━━━ Extracted material
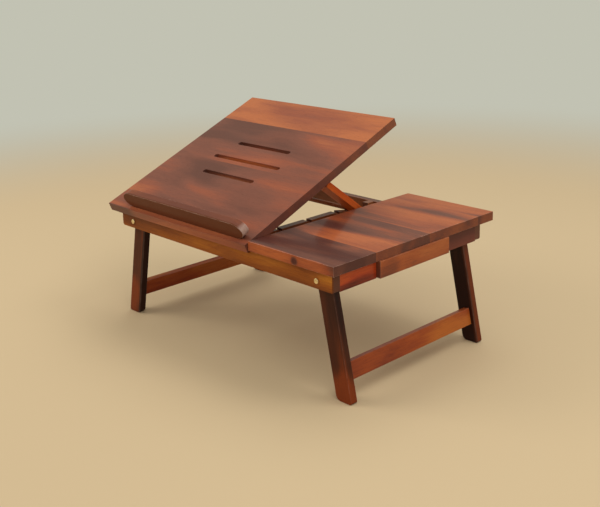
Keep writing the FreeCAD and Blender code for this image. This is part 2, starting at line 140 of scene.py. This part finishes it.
floor_far.inputs["From Max"].default_value = floor_fade_end
floor_path = floor_tree.nodes.new("ShaderNodeLightPath")
floor_seen = floor_tree.nodes.new("ShaderNodeMath")
floor_seen.operation = "MAXIMUM"
floor_share = floor_tree.nodes.new("ShaderNodeMath")
floor_share.operation = "MULTIPLY"
floor_glow = floor_tree.nodes.new("ShaderNodeEmission")
floor_glow.inputs["Color"].default_value = seen_surround
floor_mix = floor_tree.nodes.new("ShaderNodeMixShader")
floor_end = floor_tree.nodes["Material Output"]
floor_tree.links.new(floor_place.outputs["Object"], floor_distance.inputs[0])
floor_tree.links.new(floor_distance.outputs["Value"], floor_far.inputs["Value"])
floor_tree.links.new(floor_path.outputs["Is Camera Ray"], floor_seen.inputs[0])
floor_tree.links.new(floor_path.outputs["Is Glossy Ray"], floor_seen.inputs[1])
floor_tree.links.new(floor_far.outputs[0], floor_share.inputs[0])
floor_tree.links.new(floor_seen.outputs[0], floor_share.inputs[1])
floor_tree.links.new(floor_share.outputs[0], floor_mix.inputs[0])
floor_tree.links.new(floor_shader.outputs[0], floor_mix.inputs[1])
floor_tree.links.new(floor_glow.outputs[0], floor_mix.inputs[2])
floor_tree.links.new(floor_mix.outputs[0], floor_end.inputs["Surface"])
floor_data.materials.append(floor_paint)

# ---------------------------------------------------------------------------------------------
# Tilting board: one wide hardwood board, edge-glued from staves, with three vent slots. It is
# planed, its edges are eased by hand, and it has a high-gloss brown varnish.
# ---------------------------------------------------------------------------------------------


class Value:
    """A number that varies over a surface. Sums with it add Math nodes to its finish."""

    def __init__(self, finish, socket):
        self.finish = finish
        self.socket = socket

    def math(self, operation, first, second=0.0):
        return self.finish.node("ShaderNodeMath", {"operation": operation}, {0: first, 1: second})

    def __add__(self, other):
        return self.math("ADD", self, other)

    __radd__ = __add__

    def __sub__(self, other):
        return self.math("SUBTRACT", self, other)

    def __rsub__(self, other):
        return self.math("SUBTRACT", other, self)

    def __mul__(self, other):
        return self.math("MULTIPLY", self, other)

    __rmul__ = __mul__

    def __abs__(self):
        return self.math("ABSOLUTE", self)

    def step(self, low, high):
        """0 at low, 1 at high, and smooth between them."""
        settings = {"interpolation_type": "SMOOTHSTEP"}
        sockets = {"Value": self, "From Min": low, "From Max": high}
        return self.finish.node("ShaderNodeMapRange", settings, sockets)


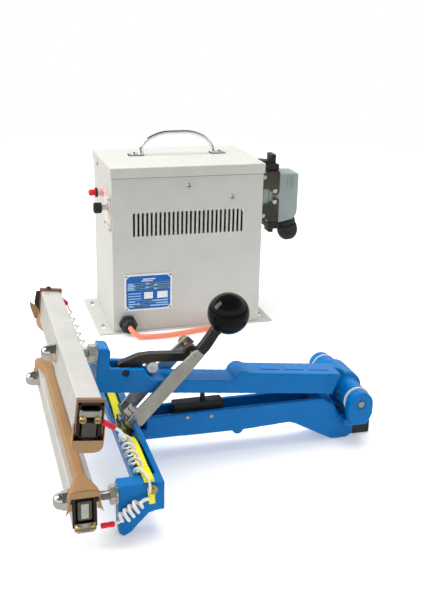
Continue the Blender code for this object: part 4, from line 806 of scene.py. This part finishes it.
def rest_roller():
    roller = [(2.1, 0.0), (4.6, 0.0), (5.3, 0.7), (5.3, 8.5), (4.6, 9.2), (2.1, 9.2), (2.1, 0.0)]
    made = Form(UPPER).lathe(roller, ROLLER, TO_BACK)
    made.lathe([(0.0, 0.2), (2.0, 0.2), (2.0, 1.6), (0.0, 1.6)], ROLLER, TO_BACK, 24)
    made.stand_in("lever_rest_roller", "nylon")


# ---------------------------------------------------------------- jaws

BAR_X, BAR_HALF, BAR_END, BAR_WALL = -281.8, 9.75, 132.5, 2.3
Half = namedtuple("Half", "place side low high edge face clamp bracket lip screw")
HALVES = {
    "lower": Half(LOWER, 1, 18.0, 46.0, 46.0, 52.2, (25.0, 42.0), (15.4, 22.4), 15.4, 18.8),
    "upper": Half(UPPER, -1, 63.5, 94.0, 63.5, 52.7, (65.5, 78.0), (82.4, 88.4), 86.8, 80.6),
}
ENDS = {-1: "near", 1: "far"}
COVER_STEPS, COVER_ARC, COVER_FULLNESS, COVER_THICK = 96, 14, 0.6, 0.55
COVER_HALF, COVER_DROP, COVER_FLARE = (5.0, 12.4), (0.25, 12.25), 26.0
SCREW_HEAD = [(0.0, 2.6), (1.6, 2.5), (2.7, 1.9), (3.1, 0.8), (3.1, 0.0), (0.0, 0.0)]


def cover_section(y, edge, face):
    """The cover's outline across the bar at y: a rounded crown, with hems that hang lower near the ends."""
    near_end = max(0.0, (abs(y) - (BAR_END - COVER_FLARE)) / COVER_FLARE)
    flare = near_end * near_end * (3 - 2 * near_end)
    width = COVER_HALF[0] + (COVER_HALF[1] - COVER_HALF[0]) * flare
    drop = COVER_DROP[0] + (COVER_DROP[1] - COVER_DROP[0]) * flare * flare
    hem = edge + math.copysign(drop, edge - face)
    crown = []
    for i in range(COVER_ARC + 1):
        across, up = math.cos(math.pi * i / COVER_ARC), math.sin(math.pi * i / COVER_ARC)
        crown.append((-math.copysign(width * abs(across) ** COVER_FULLNESS, across),
                      edge + (face - edge) * max(0.0, up) ** COVER_FULLNESS))
    return [(-width, hem), *crown, (width, hem)]


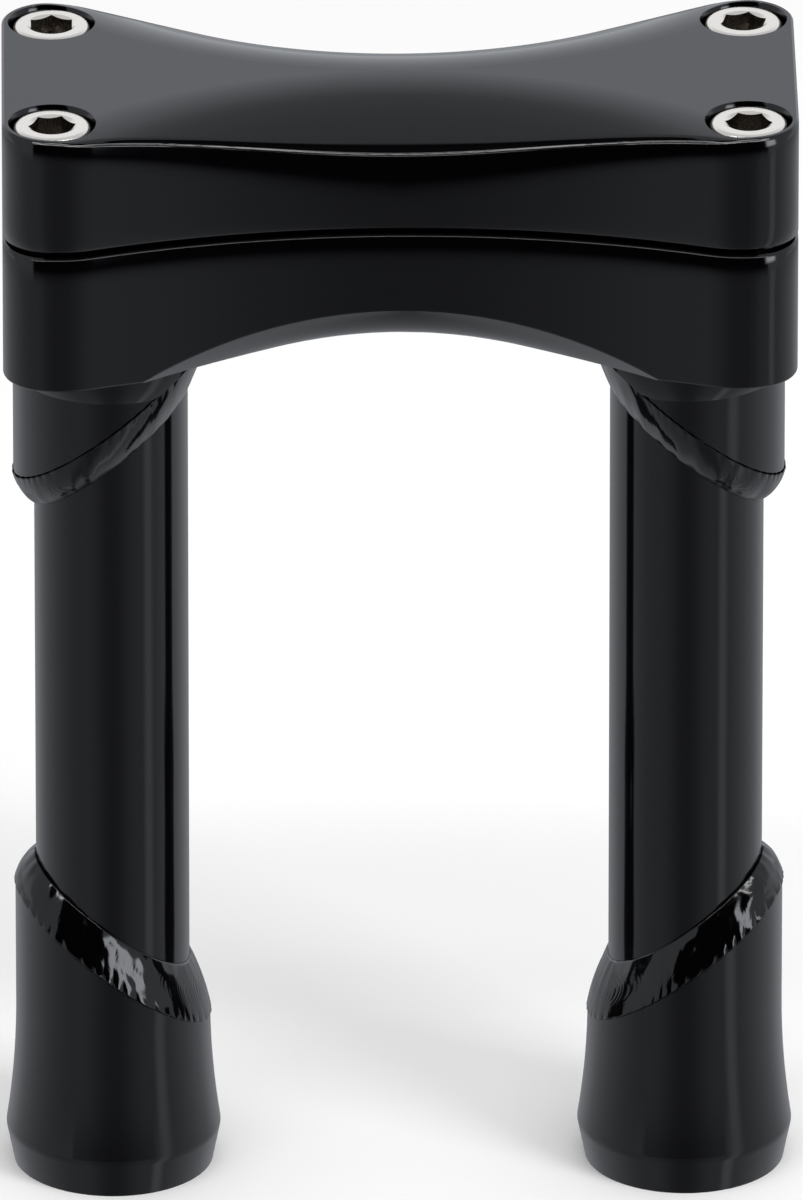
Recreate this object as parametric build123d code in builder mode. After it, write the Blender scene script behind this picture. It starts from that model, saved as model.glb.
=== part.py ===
from build123d import *
from math import radians, tan
import os

# Motorcycle bar riser: a split clamp for the handlebar, carried by two welded tube legs.
# X runs along the bar, Y from the front to the rear, Z is up. The origin lies on the surface
# that the feet stand on, midway between the legs. All sizes are in millimetres.

# Layout
rise = 165.1  # from the surface under the feet to the bar's axis, 6.5 in
leg_spacing = 88.9  # between the axes of the legs, 3.5 in
bar_radius = 12.7  # of a 1 in handlebar

# Outline of the clamp, seen from above
bolt_spacing_y = 38.1  # 1.5 in
end_margin = 1.45  # how far each end reaches beyond the sleeve under it
corner_radius = 7.7  # about each bolt's axis
waist_depth = 36.0  # across the middle, where front and rear are hollowed
front_flat = 3.8  # straight stretch between that hollow and each corner
waist_blend = 15.0  # radius that leads from the hollow into the straight stretch
edge_round = 0.5  # on the long edges of both halves
bore_chamfer = 0.8  # at both mouths of the bar's bore

# Clamp halves
clamp_gap = 0.8  # slit between the halves, which the bolts pull on
top_thickness = 18.8
lower_thickness = 22.4
top_ridge = 0.8  # width of the level strip between the shoulders, in the middle
top_shoulder_radius = 28.0  # of the roll-off in front and behind
top_shoulder_sweep = 75.0  # radius of the line, seen from above, where the roll-off begins
top_shoulder_turn = 60.0  # angle of the roll-off's arc, which ends clear of the clamp
lower_crown_radius = 21.6  # of the rounded underside, across the middle of the clamp
lower_flat_end = 17.0  # length of its long edges that stays level, from the clamp's end

# Clamp bolts, 5/16 in socket heads
bolt_radius = 3.97
bolt_length = 31.75  # under the head
bolt_head_radius = 5.95
bolt_head_height = 7.94
bolt_head_round = 0.9
hex_across_flats = 6.35
hex_depth = 4.2
bolt_tip_chamfer = 0.8
bolt_hole_clearance = 0.25  # beside the shank in the top half
thread_clearance = 0.05  # beside the shank in the tapped lower half
counterbore_clearance = 0.8  # beside the head
head_recess = 0.36  # how far the head lies below the top face

# Legs
tube_radius = 11.9
tube_wall = 3.0
tube_fit = 0.05  # clearance round the tube in its sockets
tube_seat_depth = 4.7  # how deep the tube enters the lower half

# Sleeves under the clamp
boss_wall = 3.15
boss_short_side = 0.6  # what the slanting cut leaves on the inner side
upper_slash_angle = 38.7

# Turned feet
stub_wall = 3.15  # round the tube
foot_flare = 1.6  # how much wider the foot is than its stub
foot_widest_height = 6.0
foot_taper = 1.2  # how much it narrows again to the underside
foot_waist_round = 2.5  # over the widest edge
foot_edge_round = 0.8  # at the underside
flare_top = 26.5  # height at which the flare meets the straight stub
slash_height = 36.2  # of the slanting cut, on the leg's axis
lower_slash_angle = 36.5
socket_floor = 19.5  # height of the tube's seat in the foot
thread_radius = 5.36  # tap drill of the 1/2 in mounting thread
thread_chamfer = 1.0

# Welds
slash_weld_height = 7.0  # along the leg
slash_weld_bulge = 0.44  # how far the bead stands out beyond a straight slope at mid height
slash_weld_step = 0.1  # inside the sleeve's outer edge
weld_toe = 0.35  # thickness of the bead where it runs out on the tube
ring_weld_height = 7.3
ring_weld_width = 1.1
ring_weld_curve = 14.0  # radius of its face

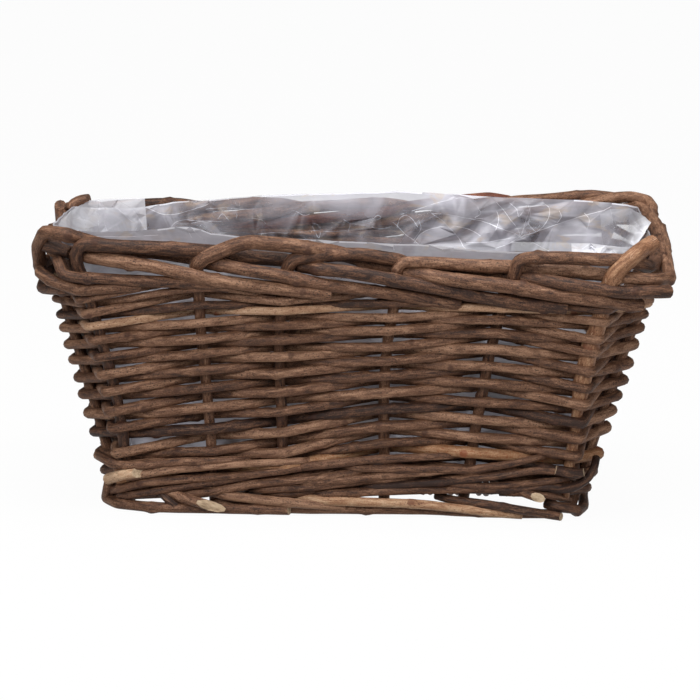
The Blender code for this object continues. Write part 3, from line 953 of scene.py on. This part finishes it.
━━━━━━
- [Task details] Pick out and copy the lines of the material that include the word "finishes".

- [Answer to the problem]
Keep writing the FreeCAD and Blender code for this image. This is part 2, starting at line 140 of scene.py. This part finishes it.
Continue the Blender code for this object: part 4, from line 806 of scene.py. This part finishes it.
The Blender code for this object continues. Write part 3, from line 953 of scene.py on. This part finishes it.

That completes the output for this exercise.